— begin Given information —

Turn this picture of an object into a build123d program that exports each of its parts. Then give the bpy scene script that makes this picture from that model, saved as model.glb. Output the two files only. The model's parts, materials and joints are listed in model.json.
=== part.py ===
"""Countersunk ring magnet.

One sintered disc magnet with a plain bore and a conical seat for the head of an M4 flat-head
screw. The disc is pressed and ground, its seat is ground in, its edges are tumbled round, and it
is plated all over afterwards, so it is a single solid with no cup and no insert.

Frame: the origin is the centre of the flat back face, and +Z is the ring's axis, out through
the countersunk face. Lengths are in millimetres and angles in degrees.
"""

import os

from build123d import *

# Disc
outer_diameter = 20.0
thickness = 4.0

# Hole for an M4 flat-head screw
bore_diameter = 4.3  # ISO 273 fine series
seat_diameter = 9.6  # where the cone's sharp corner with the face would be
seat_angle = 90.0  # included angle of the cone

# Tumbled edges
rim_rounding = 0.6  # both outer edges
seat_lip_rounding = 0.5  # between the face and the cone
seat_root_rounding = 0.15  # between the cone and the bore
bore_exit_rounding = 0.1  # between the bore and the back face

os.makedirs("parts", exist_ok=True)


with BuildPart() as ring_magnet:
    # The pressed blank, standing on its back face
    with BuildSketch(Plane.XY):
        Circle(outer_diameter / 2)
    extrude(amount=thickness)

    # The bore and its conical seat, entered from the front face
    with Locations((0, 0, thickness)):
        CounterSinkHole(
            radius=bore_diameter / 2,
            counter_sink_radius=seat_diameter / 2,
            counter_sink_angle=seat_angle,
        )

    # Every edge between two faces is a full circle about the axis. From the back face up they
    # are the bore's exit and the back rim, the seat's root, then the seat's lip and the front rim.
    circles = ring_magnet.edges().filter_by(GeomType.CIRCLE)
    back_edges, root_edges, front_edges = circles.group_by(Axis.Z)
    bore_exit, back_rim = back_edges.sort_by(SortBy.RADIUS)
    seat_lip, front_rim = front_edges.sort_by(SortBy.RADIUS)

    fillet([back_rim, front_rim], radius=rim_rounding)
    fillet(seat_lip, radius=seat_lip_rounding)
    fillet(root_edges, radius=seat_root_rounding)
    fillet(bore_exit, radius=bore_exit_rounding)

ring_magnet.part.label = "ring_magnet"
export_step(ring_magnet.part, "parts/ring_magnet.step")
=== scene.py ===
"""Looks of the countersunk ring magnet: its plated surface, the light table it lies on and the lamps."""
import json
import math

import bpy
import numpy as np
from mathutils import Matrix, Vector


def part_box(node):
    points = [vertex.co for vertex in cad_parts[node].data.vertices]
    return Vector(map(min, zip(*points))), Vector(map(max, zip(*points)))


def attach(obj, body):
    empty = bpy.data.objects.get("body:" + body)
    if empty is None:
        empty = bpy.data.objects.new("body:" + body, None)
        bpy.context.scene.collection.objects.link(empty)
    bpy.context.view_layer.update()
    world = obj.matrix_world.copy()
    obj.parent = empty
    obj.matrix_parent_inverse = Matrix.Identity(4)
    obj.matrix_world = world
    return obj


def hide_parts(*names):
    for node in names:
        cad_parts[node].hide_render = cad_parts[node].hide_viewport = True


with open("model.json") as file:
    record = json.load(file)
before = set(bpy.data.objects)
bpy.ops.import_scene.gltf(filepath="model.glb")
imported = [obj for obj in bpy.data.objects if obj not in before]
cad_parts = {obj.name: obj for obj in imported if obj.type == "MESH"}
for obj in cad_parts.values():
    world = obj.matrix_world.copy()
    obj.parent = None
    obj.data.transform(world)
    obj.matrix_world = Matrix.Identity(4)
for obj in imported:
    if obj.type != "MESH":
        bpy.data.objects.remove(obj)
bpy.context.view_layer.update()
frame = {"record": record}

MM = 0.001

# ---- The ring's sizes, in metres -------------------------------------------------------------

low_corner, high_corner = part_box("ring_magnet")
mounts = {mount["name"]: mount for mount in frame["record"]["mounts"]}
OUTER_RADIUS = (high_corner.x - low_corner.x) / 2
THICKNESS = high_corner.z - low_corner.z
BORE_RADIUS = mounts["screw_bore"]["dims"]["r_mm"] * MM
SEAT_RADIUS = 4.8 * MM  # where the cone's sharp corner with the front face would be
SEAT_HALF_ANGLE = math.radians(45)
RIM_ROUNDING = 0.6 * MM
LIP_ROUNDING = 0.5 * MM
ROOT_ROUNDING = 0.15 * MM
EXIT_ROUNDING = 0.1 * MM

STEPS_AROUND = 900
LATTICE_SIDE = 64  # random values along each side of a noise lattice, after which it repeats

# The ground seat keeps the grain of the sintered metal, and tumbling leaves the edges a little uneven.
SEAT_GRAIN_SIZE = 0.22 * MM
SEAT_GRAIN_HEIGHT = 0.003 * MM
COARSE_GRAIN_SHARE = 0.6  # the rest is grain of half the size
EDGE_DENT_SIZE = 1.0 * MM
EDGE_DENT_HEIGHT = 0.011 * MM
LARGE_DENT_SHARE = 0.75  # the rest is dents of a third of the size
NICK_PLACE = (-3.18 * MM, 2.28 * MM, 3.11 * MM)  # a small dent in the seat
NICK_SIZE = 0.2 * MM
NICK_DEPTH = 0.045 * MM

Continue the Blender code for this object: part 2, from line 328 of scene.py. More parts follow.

— end Given information —

**Instructions to follow**
Reproduce the listing above verbatim, from first line to last.

**Exercise result**
Turn this picture of an object into a build123d program that exports each of its parts. Then give the bpy scene script that makes this picture from that model, saved as model.glb. Output the two files only. The model's parts, materials and joints are listed in model.json.
=== part.py ===
"""Countersunk ring magnet.

One sintered disc magnet with a plain bore and a conical seat for the head of an M4 flat-head
screw. The disc is pressed and ground, its seat is ground in, its edges are tumbled round, and it
is plated all over afterwards, so it is a single solid with no cup and no insert.

Frame: the origin is the centre of the flat back face, and +Z is the ring's axis, out through
the countersunk face. Lengths are in millimetres and angles in degrees.
"""

import os

from build123d import *

# Disc
outer_diameter = 20.0
thickness = 4.0

# Hole for an M4 flat-head screw
bore_diameter = 4.3  # ISO 273 fine series
seat_diameter = 9.6  # where the cone's sharp corner with the face would be
seat_angle = 90.0  # included angle of the cone

# Tumbled edges
rim_rounding = 0.6  # both outer edges
seat_lip_rounding = 0.5  # between the face and the cone
seat_root_rounding = 0.15  # between the cone and the bore
bore_exit_rounding = 0.1  # between the bore and the back face

os.makedirs("parts", exist_ok=True)


with BuildPart() as ring_magnet:
    # The pressed blank, standing on its back face
    with BuildSketch(Plane.XY):
        Circle(outer_diameter / 2)
    extrude(amount=thickness)

    # The bore and its conical seat, entered from the front face
    with Locations((0, 0, thickness)):
        CounterSinkHole(
            radius=bore_diameter / 2,
            counter_sink_radius=seat_diameter / 2,
            counter_sink_angle=seat_angle,
        )

    # Every edge between two faces is a full circle about the axis. From the back face up they
    # are the bore's exit and the back rim, the seat's root, then the seat's lip and the front rim.
    circles = ring_magnet.edges().filter_by(GeomType.CIRCLE)
    back_edges, root_edges, front_edges = circles.group_by(Axis.Z)
    bore_exit, back_rim = back_edges.sort_by(SortBy.RADIUS)
    seat_lip, front_rim = front_edges.sort_by(SortBy.RADIUS)

    fillet([back_rim, front_rim], radius=rim_rounding)
    fillet(seat_lip, radius=seat_lip_rounding)
    fillet(root_edges, radius=seat_root_rounding)
    fillet(bore_exit, radius=bore_exit_rounding)

ring_magnet.part.label = "ring_magnet"
export_step(ring_magnet.part, "parts/ring_magnet.step")
=== scene.py ===
"""Looks of the countersunk ring magnet: its plated surface, the light table it lies on and the lamps."""
import json
import math

import bpy
import numpy as np
from mathutils import Matrix, Vector


def part_box(node):
    points = [vertex.co for vertex in cad_parts[node].data.vertices]
    return Vector(map(min, zip(*points))), Vector(map(max, zip(*points)))


def attach(obj, body):
    empty = bpy.data.objects.get("body:" + body)
    if empty is None:
        empty = bpy.data.objects.new("body:" + body, None)
        bpy.context.scene.collection.objects.link(empty)
    bpy.context.view_layer.update()
    world = obj.matrix_world.copy()
    obj.parent = empty
    obj.matrix_parent_inverse = Matrix.Identity(4)
    obj.matrix_world = world
    return obj


def hide_parts(*names):
    for node in names:
        cad_parts[node].hide_render = cad_parts[node].hide_viewport = True


with open("model.json") as file:
    record = json.load(file)
before = set(bpy.data.objects)
bpy.ops.import_scene.gltf(filepath="model.glb")
imported = [obj for obj in bpy.data.objects if obj not in before]
cad_parts = {obj.name: obj for obj in imported if obj.type == "MESH"}
for obj in cad_parts.values():
    world = obj.matrix_world.copy()
    obj.parent = None
    obj.data.transform(world)
    obj.matrix_world = Matrix.Identity(4)
for obj in imported:
    if obj.type != "MESH":
        bpy.data.objects.remove(obj)
bpy.context.view_layer.update()
frame = {"record": record}

MM = 0.001

# ---- The ring's sizes, in metres -------------------------------------------------------------

low_corner, high_corner = part_box("ring_magnet")
mounts = {mount["name"]: mount for mount in frame["record"]["mounts"]}
OUTER_RADIUS = (high_corner.x - low_corner.x) / 2
THICKNESS = high_corner.z - low_corner.z
BORE_RADIUS = mounts["screw_bore"]["dims"]["r_mm"] * MM
SEAT_RADIUS = 4.8 * MM  # where the cone's sharp corner with the front face would be
SEAT_HALF_ANGLE = math.radians(45)
RIM_ROUNDING = 0.6 * MM
LIP_ROUNDING = 0.5 * MM
ROOT_ROUNDING = 0.15 * MM
EXIT_ROUNDING = 0.1 * MM

STEPS_AROUND = 900
LATTICE_SIDE = 64  # random values along each side of a noise lattice, after which it repeats

# The ground seat keeps the grain of the sintered metal, and tumbling leaves the edges a little uneven.
SEAT_GRAIN_SIZE = 0.22 * MM
SEAT_GRAIN_HEIGHT = 0.003 * MM
COARSE_GRAIN_SHARE = 0.6  # the rest is grain of half the size
EDGE_DENT_SIZE = 1.0 * MM
EDGE_DENT_HEIGHT = 0.011 * MM
LARGE_DENT_SHARE = 0.75  # the rest is dents of a third of the size
NICK_PLACE = (-3.18 * MM, 2.28 * MM, 3.11 * MM)  # a small dent in the seat
NICK_SIZE = 0.2 * MM
NICK_DEPTH = 0.045 * MM

Continue the Blender code for this object: part 2, from line 328 of scene.py. More parts follow.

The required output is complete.